I have a piece of paper hiding in the back of my phone with my battery. It's a tattoo design, it's your name, Jesse Isaac. I'm going to get it on my right middle finger, on the side. A reminder that I could have done more, despite what everyone says. A future reminder because I'm sure that at some point, I will meet someone who just needs a hug and a to be told they're loved. I couldn't save you, and I'm sorry. It's my biggest regret in life. And when I have kids, I will name my first son Jesse.

Allie seems to be doing okay, she has a tattoo in memory of you, she's kind of blond now. She told me that everyday feels like a nightmare that she will never wake up from. Grace is doing pretty good too, but she feels like she has to be strong for Allie and for me, I wish I could tell her that she doesn't have to, but I understand it. They both miss you so much. I'm sad that I will never go to your wedding, I know you and Allie were going to get married. You guys were together for over 6 years, I know you loved each other.

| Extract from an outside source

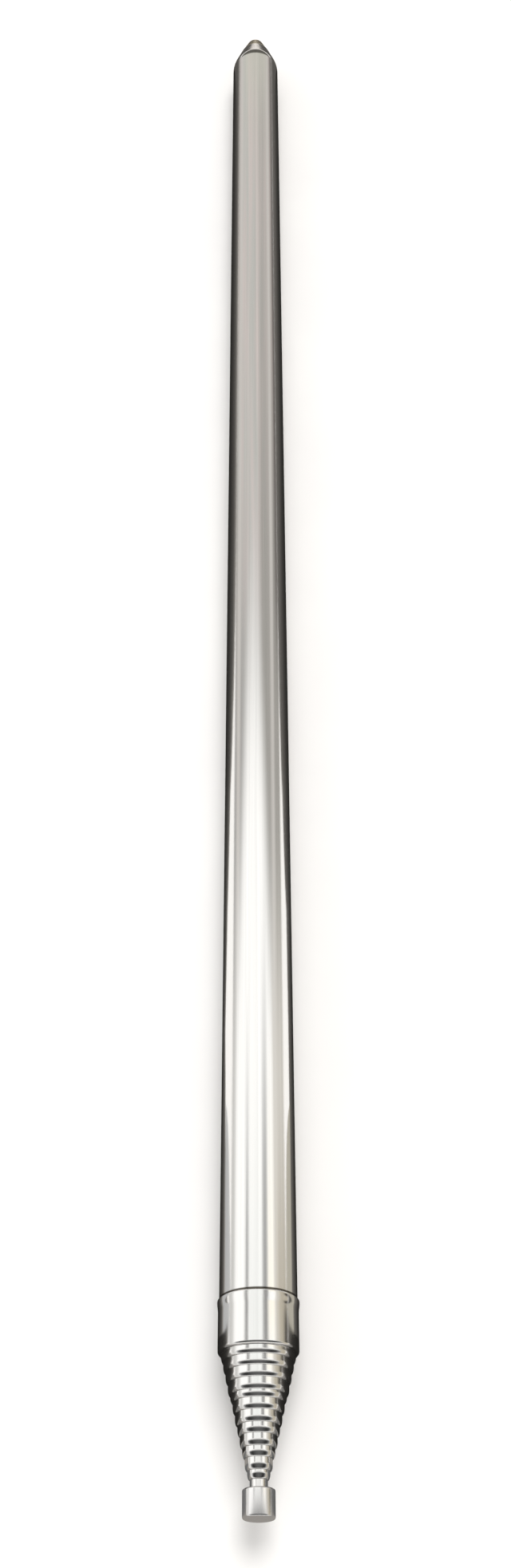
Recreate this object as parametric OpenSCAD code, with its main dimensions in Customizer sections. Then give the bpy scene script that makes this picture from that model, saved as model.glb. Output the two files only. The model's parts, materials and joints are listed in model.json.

I'm doing pretty good right now, I've been taking a swing dancing class. I hope that makes you smile, you're part of why I do it. I keep doing things that remind me of you, like I'm trying to live for you. I miss you so much, I have so much emotion in me about all of this, I don't even know where to start expressing it. I love you so much Jesse, I know it's too late to say it but I do. I love you more than words could ever possibly express, I always have. I shouldn't blame myself for what you did, but I can't help it. Part of me is so mad, I want to yell and scream an destroy everything. I almost wish I could bring myself to be mad at you, but I can't, I can only be mad at myself. I just wish I knew what you were thinking. I hope that your last thought was that you didn't actually want to do it. I know there's not, my logical side knows it's impossible, but I need to know you're okay, wherever you are. Please tell me you are. I love you and I'm sorry for not letting you know sooner how much. I hope you can forgive me.